Wednesday, December 11, 2013

Not a Spectator Story

I sat in the restaurant last night and watched people stare down the waitress because they were tired of waiting for their food. I listened as the customers complained, grumbled, and griped at the restaurant personnel, and I found myself wanting to stand up and shout at each of them, "It's the season to be JOLLY, people!" Instead, I just looked at those grouchy people with the sternest "teacher look" I could muster, and I discussed their behavior with my husband who said, "I certainly hope I don't turn into a grouchy old man when I get old." (Go ahead, call us judgmental; we can handle it.)

On the way home, I kept thinking about how those people had behaved and wondered why it bothered me so much. I mean, let me be painfully honest here, I can be just as impatient as anyone else. So it is a bit hypocritical, yes, even judgmental of me, when I see impatience in others, and I find it to be so stinking ugly. Revelation time -- thanks, Holy Spirit -- so that's what I look like when I don't walk in the fruit of the spirit. Ugly. Terribly, disgustingly, horribly ugly.
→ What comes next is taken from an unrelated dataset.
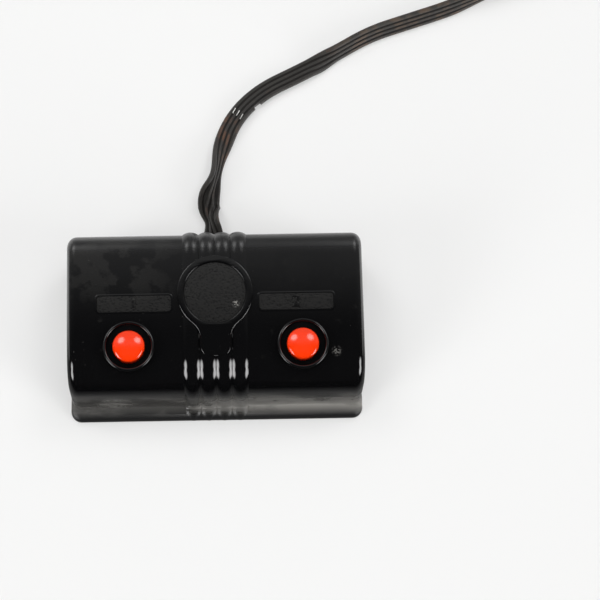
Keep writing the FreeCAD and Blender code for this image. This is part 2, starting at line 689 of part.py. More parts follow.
def cable_strap():
    """A strap riveted to the base plate over the ribbon, with the ribbon's end that it holds."""
    side = "(ribbon_width / 2 + strap_gap)"
    roof = "(ribbon_z + ribbon_thick / 2 + strap_gap)"
    low = "plate_top"
    top = f"{low} + strap_thick"
    under = [("strap_reach", low), (side, low), (side, roof)]
    over = [("strap_reach", top), (f"{side} + strap_thick", top),
            (f"{side} + strap_thick", f"{roof} + strap_thick")]
    corners = under + [(f"-({x})", z) for x, z in reversed(under)]
    corners += [(f"-({x})", z) for x, z in over] + list(reversed(over))
    strap = place(polygon_body("strap_blank", "XZ_Plane", corners, "strap_depth"), y="strap_y")
    holes = []
    rivets = []
    for name, sign in SIDES.items():
        x = f"{sign} * strap_rivet_x"
        holes.append(add_cylinder(name + "_strap_bore", x, "strap_y", low, "rivet_radius + rivet_gap",
                                  "strap_thick"))
        rivets.append(rivet(name + "_strap_rivet", x, "strap_y", "plate_z", f"({low} + strap_thick)"))
    node("cable_strap", cut("cable_strap", strap, holes))
    node("strap_rivets", group("strap_rivets", rivets))
    length = "(overall_depth / 2 - ribbon_inner_y)"
    node("cable_tail", add_box("cable_tail", "0", f"ribbon_inner_y + {length} / 2",
                               "ribbon_z - ribbon_thick / 2", "ribbon_width", length, "ribbon_thick"))


def rounded_path(points):
    """Straight runs joined by tangent arcs, each arc as large as its two runs allow, with the arcs' radii."""
    edges = []
    radii = []
    start = points[0]
    for before, corner, after in zip(points, points[1:], points[2:]):
        back = before - corner
        ahead = after - corner
        reach = 0.45 * min(back.Length, ahead.Length)
        turn = pi - back.getAngle(ahead)
        radii.append(reach / tan(turn / 2))
        enter = corner + Vector(back).normalize() * reach
        leave = corner + Vector(ahead).normalize() * reach
        inward = (Vector(back).normalize() + Vector(ahead).normalize()).normalize()
        middle = corner + inward * (radii[-1] / cos(turn / 2) - radii[-1])
        edges.append(Part.LineSegment(start, enter).toShape())
        edges.append(Part.Arc(enter, middle, leave).toShape())
        start = leave
    edges.append(Part.LineSegment(start, points[-1]).toShape())
    return Part.Wire(edges), radii


def tube(name, points, radius):
    """A round tube along a rounded path; its volume has to be its section times its length."""
    path, radii = rounded_path(points)
    section = Part.Wire(Part.Circle(points[0], points[1] - points[0], radius).toShape())
    solid = path.makePipeShell([section], True, False)
    share = solid.Volume / (pi * radius ** 2 * path.Length)
    print(f"{name}: {path.Length:.1f} mm, smallest radius {min(radii):.1f} mm, volume share {share:.4f}")
    if abs(share - 1) > 0.01:
        raise ValueError(f"{name} has a fault in its sweep")
    return solid


# The middle points of the leads to the inner and outer lugs, as shares of the way across and up.
LEAD_ROUTES = {
    "foot": [(0.0, -3.4, 0.0), (0.62, -7.3, 0.6)],
    "strip": [(0.0, -2.6, 0.0), (0.153, -4.25, 0.25), (0.482, -4.0, 0.45), (0.794, -5.0, 0.75),
              (0.967, -7.3, 0.95)],
}


def lead_wires():
    """Four insulated leads, one from each conductor of the ribbon to its solder lug."""
    low = value("ribbon_z")
    radius = value("lead_radius")
    rise = value("board_z - lug_thick - rivet_gap") - radius - low
    start_y = value("ribbon_inner_y")
    end_y = value("blade_y - lug_tail + lug_length - lug_thick")
    lane = value("ribbon_width / 8")
    wires = [(-3, -1, "strip"), (-1, -1, "foot"), (1, 1, "foot"), (3, 1, "strip")]
    for number, (lanes, sign, part) in enumerate(wires, start=1):
        start_x = lanes * lane
        across = sign * value(part + "_rivet_x") - start_x
        points = [Vector(start_x, start_y, low)]
        for share, back, climb in LEAD_ROUTES[part]:
            points.append(Vector(start_x + share * across, start_y + back, low + climb * rise))
        points.append(Vector(start_x + across, end_y, low + rise))
        name = "lead_wire_%d" % number
        node(name, shape_feature(name, tube(name, points, radius)))


# ---------------------------------------------------------------- free cable

def cable_run():
    """The ribbon from the case's rear to the coil, as a round tube of about its section."""
    points = [Vector(*point) for point in CABLE_ROUTE]
    node("cable_run", shape_feature("cable_run", tube("cable_run", points, value("cord_radius"))))


def cable_coil():
    """The outer shape of the ribbon's coil, with the tie round it and the four bare ends inside it."""
    outer = add_cylinder("coil_blank", "coil_x", "coil_y", "tie_thick", "coil_outer", "coil_height")
    inner = add_cylinder("coil_hole", "coil_x", "coil_y", "tie_thick", "coil_inner", "coil_height")
    node("cable_coil", cut("cable_coil", outer, [inner]))
    middle = "((coil_outer + coil_inner) / 2)"
    x = f"coil_x + {middle} * cos(tie_angle)"
    y = f"coil_y + {middle} * sin(tie_angle)"
    reach = "(coil_outer - coil_inner + 2 * tie_thick)"
    gap = "rivet_gap"
    height = "(coil_height + 2 * tie_thick)"

    def band(name, trim, length, z, tall):
        """A box that crosses the coil's ring, turned to its place."""
        block = bind(doc.addObject("Part::Box", name), Length=length, Width=trim, Height=tall)
        return place(block, f"{x} - ({length}) / 2 * cos(tie_angle) + ({trim}) / 2 * sin(tie_angle)",
                     f"{y} - ({length}) / 2 * sin(tie_angle) - ({trim}) / 2 * cos(tie_angle)", z,
                     Z_AXIS, "tie_angle")

    outside = band("tie_blank", "tie_width", f"{reach} + 4 * {gap}", "0", f"{height} + 2 * {gap}")
    inside = band("tie_hole", "2 * tie_width", f"{reach} - 2 * tie_thick + 4 * {gap}", f"tie_thick - {gap} / 2",
                  f"coil_height + 2 * {gap}")
    node("coil_tie", cut("coil_tie", outside, [inside]))


def end_leads():
    """The four conductors at the far end, split from one another inside the coil."""
    centre = Vector(value("coil_x"), value("coil_y"), 0)
    inner, radius = value("coil_inner"), value("end_lead_radius")
    length = value("end_lead_length")
    leads = []
    for lane in range(4):
        height = value("tie_thick + coil_height / 2") + (lane - 1.5) * 2.1 * radius
        start_angle = radians(96)
        out = Vector(cos(start_angle), sin(start_angle), 0)
        ahead = Vector(-out.y, out.x, 0)
        start = centre + out * inner + Vector(0, 0, height)
        spread = radius * 1.1 + (3 - lane) * 0.5
        points = [start, start + ahead * length * 0.35 - out * (2.0 + 0.9 * lane),
                  start + ahead * length * 0.7 - out * (3.6 + 2.4 * lane),
                  start + ahead * length - out * (4.4 + 4.2 * lane)]
        for share, point in zip((0.0, 0.35, 0.75, 1.0), points):
            point.z = height + (spread - height) * share
        leads.append(shape_feature("end_lead_%d" % (lane + 1), tube("end lead", points, radius)))
    node("cable_end_leads", group("cable_end_leads", leads))


# ---------------------------------------------------------------- checks and export

def check_document():
    """Every object recomputed without a fault, and every sub-part a valid solid."""
    doc.recompute()
    for thing in doc.Objects:
        if "Invalid" in thing.State or "Error" in thing.State:
            raise ValueError(f"{thing.Name} is {thing.State}")
    for name, thing in NODES.items():
        shape = thing.Shape
        if shape.isNull() or not shape.isValid() or not shape.Solids or shape.Volume <= 0:
            raise ValueError(f"{name} has no valid solid")


def export():
    os.makedirs("parts", exist_ok=True)
    for name, thing in NODES.items():
        thing.Shape.exportStep("parts/%s.step" % name)
        print(f"{name}: {len(thing.Shape.Solids)} solid(s), {thing.Shape.Volume:.1f} mm3")


case_shell()
base_plate()
terminal_board()
for side_name, side_sign in SIDES.items():
    button(side_name, side_sign)
    contact_set(side_name, side_sign)
rivets_and_lugs()
cable_strap()
lead_wires()
cable_run()
cable_coil()
end_leads()
check_document()
export()
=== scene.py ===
"""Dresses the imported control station: moulded case, buttons, ribbon cable, finishes and the stage."""
import math
from contextlib import contextmanager

import bpy
from bpy.props import FloatProperty, FloatVectorProperty, PointerProperty
from mathutils import Matrix, Vector


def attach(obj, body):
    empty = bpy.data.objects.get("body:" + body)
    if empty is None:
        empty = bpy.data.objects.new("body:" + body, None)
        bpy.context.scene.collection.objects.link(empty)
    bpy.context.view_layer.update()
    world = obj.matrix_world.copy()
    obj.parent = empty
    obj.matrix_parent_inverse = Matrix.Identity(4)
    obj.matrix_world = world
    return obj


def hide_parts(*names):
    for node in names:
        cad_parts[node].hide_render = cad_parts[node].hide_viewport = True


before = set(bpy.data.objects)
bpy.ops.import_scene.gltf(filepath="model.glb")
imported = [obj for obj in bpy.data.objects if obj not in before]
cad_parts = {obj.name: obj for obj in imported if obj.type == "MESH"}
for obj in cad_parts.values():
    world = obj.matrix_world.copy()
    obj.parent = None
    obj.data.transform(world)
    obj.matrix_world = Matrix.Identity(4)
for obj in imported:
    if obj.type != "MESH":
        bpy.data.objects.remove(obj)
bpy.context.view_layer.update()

bl_info = {
    "name": "Control Station",
    "version": (1, 0, 0),
    "blender": (4, 5, 0),
    "location": "3D View > Sidebar > Station",
    "description": "Models and finishes a small two-button control station with its ribbon cable",
    "category": "Object",
}

MM = 0.001
X_AXIS, Y_AXIS, Z_AXIS = Vector((1, 0, 0)), Vector((0, 1, 0)), Vector((0, 0, 1))
SIDES = {"left": -1, "right": 1}
ROUND_STEPS = 96  # faces round a turned piece

# Places and sizes that more than one step reads, in millimetres.
BELOW = -1  # the case's blocks reach this low, and are then cut at the table
FLANGE_HALF, FLANGE_FRONT, FLANGE_REAR = 36.3, -21.6, 21.9
PAD_HEAD = 5.9  # middle of the keyhole pad's head and of its disc, from front to rear
LABEL_PLACE, LABEL_SIZE = (19.6, 3.6), (18.1, 4.2)
COLLAR_LOW = -4.6  # lowest part of a collar's tube, below the level of its rim


# ---------------------------------------------------------------- settings

def length(name, description, default):
    """A length in metres, given in millimetres."""
    return FloatProperty(name=name, description=description, default=default * MM, unit="LENGTH", precision=5)


def colour(name, description, default):
    """A colour without transparency."""
    return FloatVectorProperty(name=name, description=description, default=default, subtype="COLOR",
                               size=3, min=0, max=1)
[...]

When I sat down to journal today, I thought I would be journaling about the Story since that's obviously what God has laid on my heart this week, so I asked Him what on earth does the fruit of the spirit have to do with the Story. I'm not sure I got a clear, definitive answer, but I do know this: everywhere I look this season, I see the words peace, joy, and love. We sing songs and quote phrases like Joy to the World and Peace on Earth. We call it the happiest (or jolliest) time of the year. Could it be that maybe, just maybe, the fruit of the spirit is all about the Story and maybe the Story is all about the fruit of the spirit too? After all, the essence of the Story is Love fulfilled which is when true Beauty re-entered the earth.

I think I get it. The Story isn't a spectator story, not apart from us, but a part of us. We carry the Story in us and with us. The Story isn't a season; it's eternal.

The Story is the glimpse of Beauty that others see when we walk in the fruit of the spirit. And when we don't walk in the fruit of the spirit, it isn't the Story that other people see, and it isn't Beauty either.

So, when I get impatient because the people in the Walmart line are asking the cashier a million and one questions about candy and gum, and I just want them to move so I can go home, I'm not sharing the Story. When I'm walking around the department store with a furrowed brow and blank stare, I'm not living the Story. When I'm fretting about what I'm going to buy for whom and what I'm going to buy it with, I'm not a part of the Story. And when I'm griping and grumbling because the decorations are still not up and those cards I had committed to mail this year are still just in the idea phase, I'm not captivated by the Story.

My prayer today is that I put away the ugly and let myself be captivated by the Story, and that through me, others will see a glimpse of true Beauty, so that I might share with them the Story, the Ultimate Love Story.